Análisis de Tom Clancy's The Division 2

Nada más entrar en el imponente edificio que alberga las oficinas de Massive, en Malmö, el visitante se da de bruces con una maqueta de tamaño considerable situada justo en el centro del recibidor. Sobre la mesa, entre los restos de una sucursal bancaria quemada hasta los cimientos y sobre un cruce de carreteras cualquiera, se desperdigan pequeñas barricadas y coberturas improvisadas, obstáculos de cuerpo entero o a la altura de la cintura confeccionados a partir de un cubo de la basura o la mediana de una autopista. Hay un tanqueta del ejército abandonada en mitad del asfalto, y un palmo más lejos los restos de la colisión entre un turismo y un coche patrulla ofrecen un carril relativamente seguro para intentar ganarle la posición a un tirador que se sitúe tras ella.
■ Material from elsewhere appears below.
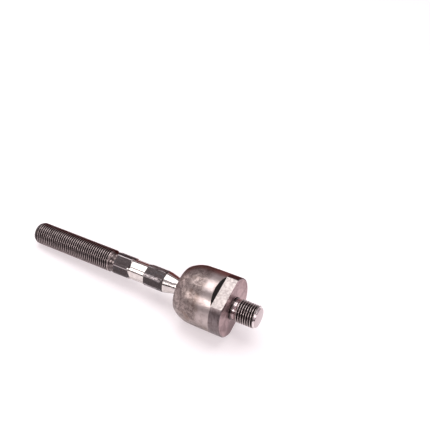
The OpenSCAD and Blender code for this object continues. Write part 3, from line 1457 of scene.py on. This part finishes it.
    def cup_rings(self, before: Stop) -> list[Stop]:
        """Draws the barrel, the dome, the mouth and the inside.

        Args:
            before: The last ring of the band.

        Returns:
            The rings from that one to the pocket's floor.
        """
        forged, bore = int(HousingZone.FORGED), int(HousingZone.BORE)
        lip_half = math.degrees(math.acos((self.ball_x - self.mouth_x) / self.dome_r))
        mouth = math.radians(self.mouth_angle)
        mouth_r, lip_x = self.bore_r * math.sin(mouth), self.ball_x - self.bore_r * math.cos(mouth)
        return rounded([
            before,
            Stop(self.taper_x, self.barrel_r, forged, soft=2.0, step=0.5),
            Stop(self.ball_x, self.dome_r, forged, step=0.5),
            *arc(self.ball_x, self.dome_r, self.dome_from, 180 - lip_half, self.dome_rings, forged)[:-1],
            Stop(self.mouth_x, self.dome_r * math.sin(math.radians(lip_half)), forged, soft=0.9),
            Stop(self.mouth_x, mouth_r + self.mouth_flare, bore, soft=0.5),
            Stop(self.mouth_x + self.mouth_flare, mouth_r, bore, soft=0.4),
            Stop(lip_x, mouth_r, bore),
            *arc(self.ball_x, self.bore_r, 180 - ARC_GAP - self.mouth_angle, 90, self.bore_rings, bore),
            Stop(self.shoulder_x, self.bore_r, bore),
            Stop(self.shoulder_x, self.pocket_r, bore),
            Stop(self.floor_x, self.pocket_r, bore, soft=0.4),
            Stop(self.floor_x, 0.0, bore),
        ])

    def build(self) -> None:
        """Builds the housing, cuts the stud's thread and puts it in the CAD housing's place."""
        cutter = ThreadCutter(
            crest_r=self.stud_r,
            pitch=self.pitch,
            begin=self.neck_x - self.thread_gap,
            end=self.tip_x - self.thread_stop,
            fade_begin=1.0,
            fade_end=0.4,
        )
        thread = RolledThread(
            "stud_thread",
            self.stud_r,
            self.stud_r - cutter.depth,
            root=(0.02, 0.017, 0.017),
            flank=(0.16, 0.125, 0.125),
            crest=(0.62, 0.53, 0.52),
            gloss=0.13,
        )
        finishes = (
            StudSkin(self.tip_x),
            FacedSteel(),
            TurnedSkin(),
            ForgedScale(),
            MilledSteel(),
            CutShoulder(),
            self.bore_steel,
        )
        band = self.band_rings()
        rings = [*self.stud_rings(), *band[:-1], *self.cup_rings(band[-1])]
        turning = Turning("socket_housing_forging", self.columns, self.section, self.zone_at)
        body = turning.build(rings, [finish.make() for finish in finishes])
        cutter.cut(body, thread.make())
        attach(body, "housing")
        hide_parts("socket_housing")
        report(body)


# ---------------------------------------------------------------- the inner pieces


@dataclass(frozen=True)
class InnerPieces:
    """Finishes of the seats, springs, rings and grease, which stay as the CAD makes them."""

    seats: MouldedPlastic = MouldedPlastic()
    grease: AmberGrease = AmberGrease()
    washer: PlainSteel = PlainSteel("washer_steel", (0.72, 0.72, 0.74), (0.58, 0.58, 0.6), 0.22)
    springs: PlainSteel = PlainSteel("spring_steel", (0.2, 0.22, 0.28), (0.1, 0.11, 0.16), 0.26)
    shim: PlainSteel = PlainSteel("shim_brass", (0.78, 0.66, 0.36), (0.62, 0.5, 0.25), 0.24)

    def build(self, nodes: dict[str, bpy.types.Object]) -> None:
        """Gives each CAD node its finish.

        Args:
            nodes: The CAD objects by name.
        """
        finishes = {
            self.seats: ("front_seat", "rear_seat"),
            self.grease: ("grease_film", "grease_reserve"),
            self.washer: ("thrust_washer",),
            self.springs: ("disc_spring_ball_side", "disc_spring_stud_side"),
            self.shim: ("shim",),
        }
        for finish, names in finishes.items():
            material = finish.make()
            for name in names:
                mesh = nodes[name].data
                mesh.materials.clear()
                mesh.materials.append(material)
                report(nodes[name])


# ---------------------------------------------------------------- the studio


@dataclass(frozen=True)
class Softbox:
    """A soft rectangular light that looks at a point."""

    name: str
    place: Place
    size: tuple[float, float]
    watts: float
    aim: Place = (-40.0, 0.0, 0.0)
    colour: Colour = (1.0, 0.96, 0.96)

    def make(self) -> None:
        """Builds the light."""
        light = bpy.data.lights.new(self.name, "AREA")
        light.shape = "RECTANGLE"
        light.size, light.size_y = (side * MM for side in self.size)
        light.energy = self.watts
        light.color = self.colour
        made = place_in_scene(self.name, light)
        made.location = Vector(self.place) * MM
        towards = (Vector(self.aim) - Vector(self.place)).normalized()
        made.rotation_mode = "QUATERNION"
        made.rotation_quaternion = towards.to_track_quat("-Z", "Y")


@dataclass(frozen=True)
class Flag:
    """A dark or tinted card that only shows in reflections."""

    name: str
    place: Place
    size: tuple[float, float]
    colour: Colour
    facing: Place

    def glow(self) -> bpy.types.Material:
        """Mixes the card's even glow.

        Returns:
            The material.
        """
        p = Paint(self.name)
        glow = p.node("ShaderNodeEmission")
        glow.inputs["Color"].default_value = (*self.colour, 1.0)
        out = p.node("ShaderNodeOutputMaterial")
        p.feed(out.inputs["Surface"], glow.outputs[0])
        return p.material

    def make(self) -> None:
        """Builds the card, which only glossy reflections see."""
        w, h = (side * MM / 2 for side in self.size)
        mesh = bpy.data.meshes.new(self.name)
        mesh.from_pydata([(-w, -h, 0), (w, -h, 0), (w, h, 0), (-w, h, 0)], [], [(0, 1, 2, 3)])
        turn = Vector(self.facing).to_track_quat("Z", "Y").to_matrix().to_4x4()
        mesh.transform(Matrix.Translation(Vector(self.place) * MM) @ turn)
        mesh.materials.append(self.glow())
        made = place_in_scene(self.name, mesh)
        made.visible_camera = made.visible_diffuse = made.visible_shadow = False
        made.visible_transmission = False


SOFTBOXES = (
    Softbox("top_light", (-30.0, 150.0, 650.0), (800.0, 520.0), 3.8, (-30.0, 150.0, 0.0), (1.0, 1.0, 1.0)),
    Softbox("front_light", (-260.0, -430.0, 310.0), (560.0, 130.0), 1.25, colour=(1.0, 0.98, 0.96)),
    Softbox("side_light", (520.0, -200.0, 330.0), (240.0, 240.0), 0.7),
    Softbox("left_light", (-650.0, 90.0, 310.0), (420.0, 260.0), 0.6),
)
DARK: Colour = (0.04, 0.028, 0.032)
FLAGS = (
    Flag("warm_flag", (-95.0, 34.0, 4.0), (206.0, 44.0), (0.17, 0.028, 0.024), (0.0, -1.0, 0.0)),
    Flag("table_flag", (-100.0, -305.0, -16.0), (1600.0, 430.0), DARK, (0.0, 0.0, 1.0)),
    Flag("thread_flag", (-242.0, -100.0, -14.0), (316.0, 200.0), (0.05, 0.03, 0.045), (0.0, 0.0, 1.0)),
    Flag("front_flag", (-100.0, -520.0, 50.0), (1600.0, 150.0), DARK, (0.0, 1.0, 0.0)),
)


@dataclass
class Studio:
    """Floor, light and camera."""

    ball_x: float
    end_x: float
    dome_r: float
    thread_r: float
    aim: Place = (-30.15, 34.7, 32.65)
    distance: float = 468.98
    azimuth: float = 30.97
    elevation: float = 42.345
    roll: float = -2.887
    lens: float = 65.83
    sensor: float = 36.0
    near: float = 10.0
    far: float = 20000.0
    floor_half: float = 3000.0
    horizon: Colour = (0.62, 0.54, 0.58)
    overhead: Colour = (0.42, 0.38, 0.4)
    overhead_from: float = 0.8

    def floor(self) -> None:
        """Lays the floor under the dome and the rod's far end, on which the object rests."""
        tilt = math.atan((self.dome_r - self.thread_r) / (self.ball_x - self.end_x))
        normal = Vector((math.sin(tilt), 0.0, math.cos(tilt)))
        point = Vector((self.ball_x, 0.0, 0.0)) - normal * self.dome_r
        across, ahead = Vector((normal.z, 0.0, -normal.x)), Vector((0.0, 1.0, 0.0))
        corners = ((-1, -1), (1, -1), (1, 1), (-1, 1))
        points = [(point + (across * i + ahead * j) * self.floor_half) * MM for i, j in corners]
        mesh = bpy.data.meshes.new("studio_floor")
        mesh.from_pydata([tuple(p) for p in points], [], [(0, 1, 2, 3)])
        mesh.materials.append(StudioFloor().make())
        place_in_scene("studio_floor", mesh)

    def sky(self) -> None:
        """Surrounds the scene with weak, faintly pink light, brighter at the horizon."""
        world = bpy.data.worlds.new("studio_sky")
        bpy.context.scene.world = world
        world.use_nodes = True
        w = Wiring(world.node_tree)
        w.tree.nodes.clear()
        height = w.split(w.node("ShaderNodeTexCoord").outputs["Generated"])[2]
        mix = w.node("ShaderNodeMix", data_type="RGBA")
        share = w.ease(height, 0.0, self.overhead_from)
        for number, value in zip(COLOUR_INPUTS, (share, (*self.horizon, 1.0), (*self.overhead, 1.0))):
            w.feed(mix.inputs[number], value)
        back = w.node("ShaderNodeBackground")
        w.feed(back.inputs["Color"], mix.outputs[COLOUR_OUTPUT])
        w.feed(w.node("ShaderNodeOutputWorld").inputs["Surface"], back.outputs[0])

    def camera(self) -> None:
        """Places the camera by its aim, distance, angles and lens."""
        a, e = math.radians(self.azimuth), math.radians(self.elevation)
        back = Vector((math.sin(a) * math.cos(e), -math.cos(a) * math.cos(e), math.sin(e)))
        level = (-back).cross(Vector((0.0, 0.0, 1.0))).normalized()
        upright = level.cross(-back)
        turn = math.radians(self.roll)
        right = level * math.cos(turn) + upright * math.sin(turn)
        up = back.cross(right)
        data = bpy.data.cameras.new("view_camera")
        data.lens, data.sensor_width = self.lens, self.sensor
        data.clip_start, data.clip_end = self.near * MM, self.far * MM
        made = place_in_scene("view_camera", data)
        frame = Matrix((right, up, back)).transposed().to_4x4()
        made.matrix_world = Matrix.Translation((Vector(self.aim) + back * self.distance) * MM) @ frame
        bpy.context.scene.camera = made

    def build(self) -> None:
        """Builds all of it."""
        self.camera()
        self.floor()
        self.sky()
        for item in (*SOFTBOXES, *FLAGS):
            item.make()
        bpy.context.scene.view_settings.view_transform = "Standard"


# ---------------------------------------------------------------- building


def main() -> None:
    """Builds the visual model around the CAD frame."""
    logging.basicConfig(level=logging.INFO, format="%(name)s: %(message)s")
    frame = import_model()
    ball_x = next(j for j in frame["joints"] if j["name"] == "rod_swing")["pos_m"][0] / MM
    rod_low, _ = (millimetres(c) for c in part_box("tie_rod"))
    shell_low, shell_high = (millimetres(c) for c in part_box("socket_housing"))
    housing = SocketHousing(ball_x=ball_x, mouth_x=shell_low[0], tip_x=shell_high[0], barrel_r=shell_high[1])
    rod = TieRod(ball_x=ball_x, end_x=rod_low[0])
    Studio(ball_x=ball_x, end_x=rod.end_x, dome_r=housing.dome_r, thread_r=rod.thread_r).build()
    housing.build()
    rod.build()
    InnerPieces().build(frame["nodes"])


if __name__ == "__main__":
    main()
Sobre todos estos elementos, sobre los quicios de las ventanas, los extremos de las barricadas y las puertas entreabiertas de los vehículos calcinados, una serie de pegatinas de colores vivos indican cierta interactividad: el amarillo, por ejemplo, parece indicar los obstáculos que pueden ser rodeados sin perder cobertura, una maniobra que quizá os suene a los veteranos del primer juego. "Core Gameplay Loop" reza la placa conmemorativa que se sitúa bajo el conjunto, y al leerlo no puedo evitar pensar en Davide Soliani, aquel tipo que se echó a llorar en el E3 porque Miyamoto estaba presentando su juego y que más tarde compartía una historia llena de sacrificios, de desvelos y también de prototipos humildes a base de celo y cartón. The Division no es Mario + Rabidds, y sus fenomenales valores de producción bien podrían eclipsar todo lo demás, pero en el corazón de ambos proyectos reside el mismo entusiasmo, la misma fe en un conjunto de buenas ideas que no deberían necesitar de carísimos motores gráficos para funcionar. Miniaturas, colores, dados. Diseño de juegos, simple y llanamente. Me cuesta ser objetivo con ese tipo de pureza.

Han pasado unos cuantos años desde las primeras escaramuzas que se libraron sobre aquel tablero, pero en el fondo y fuegos de artificio aparte todo se reduce a eso: a ganarle al espalda al contrario, a defender una posición con uñas y dientes, a flanquear y que no te flanqueen. Tras más de cincuenta horas de juego en esta secuela he participado en pocos tiroteos que no hubieran podido dirimirse allí, sobre ese asfalto de cartón piedra, y es precisamente ese armazón de tablero y ese solidísimo conjunto de reglas, ese bucle primigenio, el que sostiene todo el peso del chiringuito. The Division 2, como ya lo era la entrega original y más allá de las pistolas de colores y los gadgets estrafalarios, es su combate, y en forma y fondo ese combate no es otra cosa que un XCOM en tiempo real. Casi nada.